Letter to the editor


John  Ambacher

Professor Emeritus

Department of Political Science

First, let me state that I am not an objective observer regarding this year’s commencement speaker – I served on the Commencement Speaker Advisory Committee and I enthusiastically endorsed the selection of Chris Herren for the commencement position. Let me also state that I can appreciate The Gatepost editorial taking a stand against Herren as the speaker. However, what I am having a hard time digesting is the convoluted and illogical argument presented in The Gatepost editorial of April 8.   

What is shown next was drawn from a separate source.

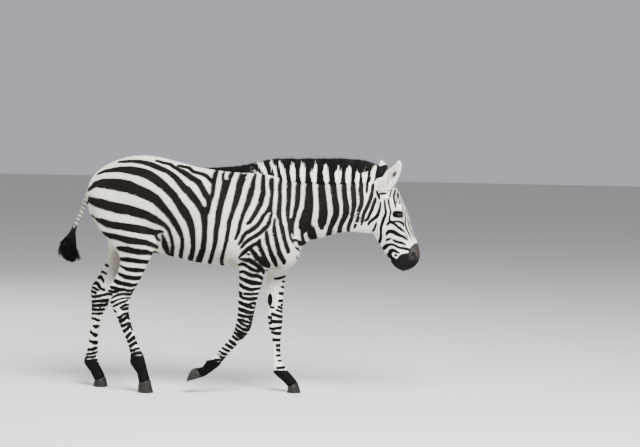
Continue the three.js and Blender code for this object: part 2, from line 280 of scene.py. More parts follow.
def coatDepth(plan):
    s = named(skinSettings)
    x, y, z = plan.T
    leg = zone("legDown", z)
    head = zone("faceAhead", x)
    lips = zone("lipsDown", headAxes(x, z)[0]) * head
    depth = s.trunkCoat + (s.legCoat - s.trunkCoat) * leg
    depth = depth + (s.faceCoat - depth) * head
    depth = depth + (s.fineCoat - depth) * np.maximum(earShare(plan), lips)
    hoof = zone("leftHoof", z) * (y > 0) + zone("rightHindHoof", z) * (y < 0) * (x < 0)
    return np.maximum(depth * (1 - s.hoofTuck * np.clip(hoof, 0, 1)), s.leastCoat)


def groupBy(made, name, values):
    group = made.vertex_groups.new(name=name)
    rounded = np.round(values, 2)
    for step in np.unique(rounded):
        group.add(np.nonzero(rounded == step)[0].tolist(), float(step), "REPLACE")


def buildSkin():
    s = named(skinSettings)
    skin = gatherFlesh()
    addRemesh(skin, s.voxel)
    applyModifiers(skin)
    say(f"skin remeshed, {len(skin.data.vertices)} points")
    groupBy(skin, "much", np.clip(trunkShare(toPlan(readCo(skin.data))), s.leastSmooth, 1))
    addSmooth(skin, s.smoothRounds, "much")
    applyModifiers(skin)
    skin.vertex_groups.clear()
    co, normals = readCo(skin.data), readNormals(skin.data)
    plan = toPlan(co)
    writeCo(skin.data, co - normals * coatDepth(plan)[:, None] / 1000)
    upper = np.minimum(trunkShare(plan), zone("upperBody", plan[:, 2]))
    groupBy(skin, "thin", np.maximum(s.trunkThinning * upper, s.leastThinning))
    decimate = skin.modifiers.new("decimate", "DECIMATE")
    decimate.ratio = s.faces / (2 * len(skin.data.polygons))
    decimate.vertex_group = "thin"
    applyModifiers(skin)
    skin.vertex_groups.clear()
    say(f"skin smoothed and thinned to {len(skin.data.polygons)} faces")
    return skin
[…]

How can the Gatepost conclude the audience will be traumatized by hearing “Herren’s horror story.” First, where is the horror story in an individual recounting how he overcame a serious addiction and then dedicated his life to helping others overcome their addiction? And are we to assume that we must shield an adult audience, as well as newly graduating students from what really goes on in the “real” world? If my memory is still functioning, in the four decades long attendance at Framingham graduating ceremonies, I can remember the eloquent and passionate addresses of former speakers on topics ranging from the devastation of the war in Vietnam, to the tragedy of 9/11 to the insanity of the war in Iraq. But if I understand The Gatepost editors, it would have been more suitable for our speakers to avoid such “horrors” and  instead indulge the audience in more “optimistic and motivational tales.” Unfortunately, Richard Simmons is already engaged!

The Gatepost editors are right on one thing – this state and this nation face a “rising opiod epidemic” that threatens the very fabric of our society. What better occasion then at commencement for our graduating seniors and their families to seriously confront one of the many challenges we face as citizens of this country. Perhaps with a touch of irony, I do find Chris Herren’s story to be not only highly motivational, but also extremely optimistic. With all do deference to the editors suggestion that we should have selected the “world-renowned astrophysicist Neil deGrasse Tyson” as our speaker, I believe dealing with the messiness of our speck of a planet is a far more worthy introduction to post graduation life than the mysteries of the universe.